When completing either type of card you can use up to 5 segments of track belonging to other players. You must pay 1 Entry Waiver Cube for each piece of track so used to the owning player. If it is a Regional Card their track is not removed.

Stick or Twist

So this is the main dynamic of Orient Express. You quickly build a network at 3 tracks a turn, and then milk it through different combinations of Passenger Cards and then finally, usually when you are running out of track segments, sell it off via a Regional Card to take the best Nationalism token.

The emptying out of the Nationalism tokens is also the trigger for game end and all your accumulated points can be totted up. There are also 3 randomly drawn Bonus Cards that players can claim during the game for things like Dominance in a Region or building special glamour routes such as the eponymous Orient Express.

Incidentally this is the only way the Orient Express itself will come into the game and it has only a 1 in 7 chance of even coming up at all. This in no way detracts from the engaging game play but does mean the title, with the sub-title “The World’s Most Famous Train” is unrepresentative and strikes me as marketing holding sway over the design team. A better title might be Euro Route Express?

Final Call for the Orient Express

Orient Express is a great game, the rules are simple and the turns are quick. There’s enough to think about without getting stuck in Analysis Paralysis. If I have a criticism it is that it can go on a bit past it’s peak excitement when you end up churning through Regional Cards to trigger game end but this could be easily rectified by reducing the number of Nationalism tokens required.

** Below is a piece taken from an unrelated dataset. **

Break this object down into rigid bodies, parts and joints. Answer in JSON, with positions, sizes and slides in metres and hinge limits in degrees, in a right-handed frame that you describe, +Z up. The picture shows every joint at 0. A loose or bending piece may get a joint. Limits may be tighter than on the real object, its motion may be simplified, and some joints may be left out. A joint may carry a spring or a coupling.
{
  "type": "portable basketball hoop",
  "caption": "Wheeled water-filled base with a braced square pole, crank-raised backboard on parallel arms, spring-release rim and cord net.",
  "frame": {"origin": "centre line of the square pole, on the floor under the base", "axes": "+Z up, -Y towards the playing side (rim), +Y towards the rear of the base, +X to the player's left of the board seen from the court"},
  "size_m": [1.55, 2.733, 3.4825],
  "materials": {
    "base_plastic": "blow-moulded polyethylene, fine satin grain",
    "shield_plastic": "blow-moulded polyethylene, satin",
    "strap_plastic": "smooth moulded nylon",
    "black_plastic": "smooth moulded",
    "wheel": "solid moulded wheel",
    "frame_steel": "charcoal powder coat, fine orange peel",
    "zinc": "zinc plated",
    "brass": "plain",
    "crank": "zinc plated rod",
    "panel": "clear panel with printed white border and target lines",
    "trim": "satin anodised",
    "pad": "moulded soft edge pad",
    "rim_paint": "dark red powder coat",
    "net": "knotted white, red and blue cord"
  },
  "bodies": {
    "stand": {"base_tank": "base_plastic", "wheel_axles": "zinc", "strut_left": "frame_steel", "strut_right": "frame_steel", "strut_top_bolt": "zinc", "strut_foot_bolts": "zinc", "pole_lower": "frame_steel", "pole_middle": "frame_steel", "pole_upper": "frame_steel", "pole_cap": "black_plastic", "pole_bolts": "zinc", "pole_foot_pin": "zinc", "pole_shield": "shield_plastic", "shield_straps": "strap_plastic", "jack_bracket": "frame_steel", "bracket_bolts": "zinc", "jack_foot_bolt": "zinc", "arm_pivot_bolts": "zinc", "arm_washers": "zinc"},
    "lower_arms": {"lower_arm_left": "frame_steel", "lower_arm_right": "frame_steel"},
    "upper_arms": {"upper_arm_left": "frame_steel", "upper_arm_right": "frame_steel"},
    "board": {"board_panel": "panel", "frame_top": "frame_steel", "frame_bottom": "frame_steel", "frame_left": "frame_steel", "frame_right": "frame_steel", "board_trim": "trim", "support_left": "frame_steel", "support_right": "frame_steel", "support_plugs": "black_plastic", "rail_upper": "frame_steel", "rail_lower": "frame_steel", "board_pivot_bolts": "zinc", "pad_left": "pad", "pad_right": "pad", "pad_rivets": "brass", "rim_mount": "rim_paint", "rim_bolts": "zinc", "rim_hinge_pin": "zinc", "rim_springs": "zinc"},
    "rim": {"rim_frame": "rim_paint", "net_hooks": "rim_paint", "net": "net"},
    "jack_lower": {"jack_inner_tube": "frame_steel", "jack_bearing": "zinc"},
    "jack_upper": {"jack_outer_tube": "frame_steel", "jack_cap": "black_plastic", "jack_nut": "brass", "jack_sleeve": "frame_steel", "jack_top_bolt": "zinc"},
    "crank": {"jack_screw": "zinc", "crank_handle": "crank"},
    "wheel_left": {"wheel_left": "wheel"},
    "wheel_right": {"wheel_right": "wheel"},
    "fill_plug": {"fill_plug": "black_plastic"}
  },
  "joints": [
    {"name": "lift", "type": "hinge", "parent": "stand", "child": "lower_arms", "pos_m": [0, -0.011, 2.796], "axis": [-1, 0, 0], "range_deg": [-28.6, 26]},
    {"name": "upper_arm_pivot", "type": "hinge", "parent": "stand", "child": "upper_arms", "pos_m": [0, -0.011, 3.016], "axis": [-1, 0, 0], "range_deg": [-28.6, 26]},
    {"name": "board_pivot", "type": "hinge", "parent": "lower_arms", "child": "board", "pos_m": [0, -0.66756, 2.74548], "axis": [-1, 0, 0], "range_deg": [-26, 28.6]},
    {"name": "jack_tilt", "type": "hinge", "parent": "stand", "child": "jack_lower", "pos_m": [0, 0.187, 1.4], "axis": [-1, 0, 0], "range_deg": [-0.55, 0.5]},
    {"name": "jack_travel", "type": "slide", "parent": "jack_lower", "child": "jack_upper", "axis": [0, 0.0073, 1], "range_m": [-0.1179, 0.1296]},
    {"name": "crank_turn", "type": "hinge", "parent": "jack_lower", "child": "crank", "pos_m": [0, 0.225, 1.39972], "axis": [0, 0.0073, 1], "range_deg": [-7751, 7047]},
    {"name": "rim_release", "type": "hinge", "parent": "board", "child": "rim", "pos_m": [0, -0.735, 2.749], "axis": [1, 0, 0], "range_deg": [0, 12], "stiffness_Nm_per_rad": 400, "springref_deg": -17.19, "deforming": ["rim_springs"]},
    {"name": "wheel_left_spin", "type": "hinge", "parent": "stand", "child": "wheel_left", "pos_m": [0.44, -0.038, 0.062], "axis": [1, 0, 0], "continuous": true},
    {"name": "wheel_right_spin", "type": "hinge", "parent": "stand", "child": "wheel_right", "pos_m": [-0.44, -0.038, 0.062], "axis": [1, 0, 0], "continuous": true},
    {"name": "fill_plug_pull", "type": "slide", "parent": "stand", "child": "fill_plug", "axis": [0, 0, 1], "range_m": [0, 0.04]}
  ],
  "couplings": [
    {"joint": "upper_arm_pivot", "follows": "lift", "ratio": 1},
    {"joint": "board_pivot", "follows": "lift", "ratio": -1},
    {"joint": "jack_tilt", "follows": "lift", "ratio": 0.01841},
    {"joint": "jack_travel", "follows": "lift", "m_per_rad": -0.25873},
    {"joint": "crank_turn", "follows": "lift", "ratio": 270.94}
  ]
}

It can also be hard, sometimes, to locate cities. This is because: not everybody has that great a geographical knowledge of European cities; they’ve often been somewhat displaced; they get hidden by the 3D track pieces particularly in dense traffic areas and their names are written in the local language which may not be even correct! I can’t vough for the Russian names but I certainly know being born in Wales that Cardiff in Welsh Is Caerdydd not Caredydd though, to be fair, this is probably a typo.

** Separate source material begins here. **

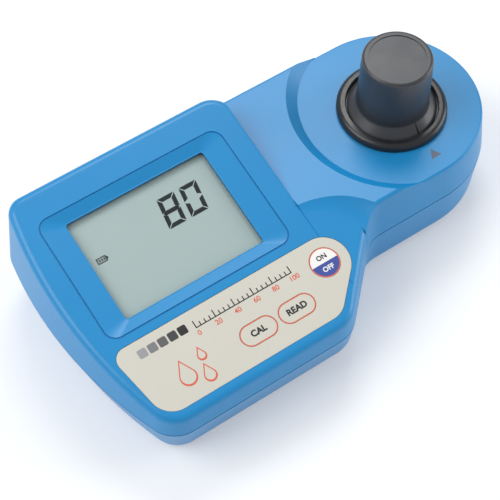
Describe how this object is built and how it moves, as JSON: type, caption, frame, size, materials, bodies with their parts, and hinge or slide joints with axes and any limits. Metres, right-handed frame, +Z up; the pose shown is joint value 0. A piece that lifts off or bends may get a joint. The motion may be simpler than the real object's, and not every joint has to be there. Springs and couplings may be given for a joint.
{
  "type": "portable colorimeter",
  "caption": "Handheld colorimeter with a tilted display block, film keypad, scooped waist and a round sample deck whose well is closed by a tall light-shield cap.",
  "frame": {"origin": "on the table, below the middle of the casing's bounding box", "axes": "+X from the display end to the sample end, +Y from the user to the back, +Z up"},
  "size_m": [0.192, 0.104, 0.069],
  "materials": {
    "casing_blue": "fine moulded grain",
    "gasket_dark": "matte",
    "mark_grey": "printed",
    "lens_clear": "polished, clear",
    "lcd_grey": "matte polariser with dark digits",
    "frame_white": "moulded",
    "contact_rubber": "striped contact rubber",
    "board_green": "solder mask",
    "chip_black": "moulded",
    "screw_steel": "zinc plated",
    "film_beige": "printed film",
    "key_print": "printed film",
    "membrane_white": "laminated film",
    "dome_steel": "sprung",
    "tail_amber": "flexible film",
    "ring_black": "satin",
    "cap_black": "satin, textured top",
    "holder_black": "matte, light-tight",
    "seal_rubber": "matte",
    "lamp_glass": "clear",
    "lens_glass": "polished",
    "filter_glass": "mirror-like coating",
    "photocell_can": "plated",
    "vial_glass": "polished",
    "stopper_black": "ribbed",
    "battery_skin": "lacquered",
    "snap_black": "moulded",
    "lead_red": "insulated wire",
    "pad_foam": "foam",
    "foot_rubber": "matte"
  },
  "bodies": {
    "housing": {"top_cover": "casing_blue", "bottom_shell": "casing_blue", "seam_gasket": "gasket_dark", "index_mark": "mark_grey", "display_lens": "lens_clear", "lcd_glass": "lcd_grey", "lcd_frame": "frame_white", "lcd_connectors": "contact_rubber", "main_board": "board_green", "board_parts": "chip_black", "board_screws": "screw_steel", "keypad_overlay": "film_beige", "keypad_membrane": "membrane_white", "snap_domes": "dome_steel", "keypad_tail": "tail_amber", "collar_ring": "ring_black", "well_seal": "seal_rubber", "cuvette_holder": "holder_black", "holder_screws": "screw_steel", "lamp": "lamp_glass", "lamp_lens": "lens_glass", "interference_filter": "filter_glass", "photocell": "photocell_can", "detector_board": "board_green", "battery": "battery_skin", "battery_snap": "snap_black", "battery_leads": "lead_red", "case_screws": "screw_steel", "feet": "foot_rubber"},
    "power_key": {"power_key": "key_print"},
    "cal_key": {"cal_key": "key_print"},
    "read_key": {"read_key": "key_print"},
    "cuvette": {"cuvette": "vial_glass"},
    "cuvette_stopper": {"cuvette_stopper": "stopper_black"},
    "shield_cap": {"shield_cap": "cap_black"},
    "battery_cover": {"battery_cover": "casing_blue", "battery_pad": "pad_foam"}
  },
  "joints": [
    {"name": "power_key_press", "type": "slide", "parent": "housing", "child": "power_key", "axis": [0, 0.2079, -0.9781], "range_m": [0, 0.0004], "stiffness_N_per_m": 2500},
    {"name": "cal_key_press", "type": "slide", "parent": "housing", "child": "cal_key", "axis": [0, 0.2079, -0.9781], "range_m": [0, 0.0004], "stiffness_N_per_m": 2500},
    {"name": "read_key_press", "type": "slide", "parent": "housing", "child": "read_key", "axis": [0, 0.2079, -0.9781], "range_m": [0, 0.0004], "stiffness_N_per_m": 2500},
    {"name": "cuvette_lift", "type": "slide", "parent": "housing", "child": "cuvette", "axis": [0, 0, 1], "range_m": [0, 0.045]},
    {"name": "cuvette_stopper_lift", "type": "slide", "parent": "cuvette", "child": "cuvette_stopper", "axis": [0, 0, 1], "range_m": [0, 0.0085]},
    {"name": "shield_cap_lift", "type": "slide", "parent": "cuvette", "child": "shield_cap", "axis": [0, 0, 1], "range_m": [0, 0.035]},
    {"name": "battery_cover_turn", "type": "hinge", "parent": "housing", "child": "battery_cover", "pos_m": [-0.038, -0.006, 0.0015], "axis": [0, 0, 1], "range_deg": [-35, 0]}
  ]
}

The designers have put a lot of effort in trying to get the full railway feel to shine through and have succeeded. There is an interesting page of notes on some of their realism v gameplay choices and I feel they have come up with the right ones except for maybe the title!

This was a game that had almost slipped under my radar but I’m very glad I have it now. If you like railways in general and TTR in particular try Orient Express you’ll have a pleasant trip.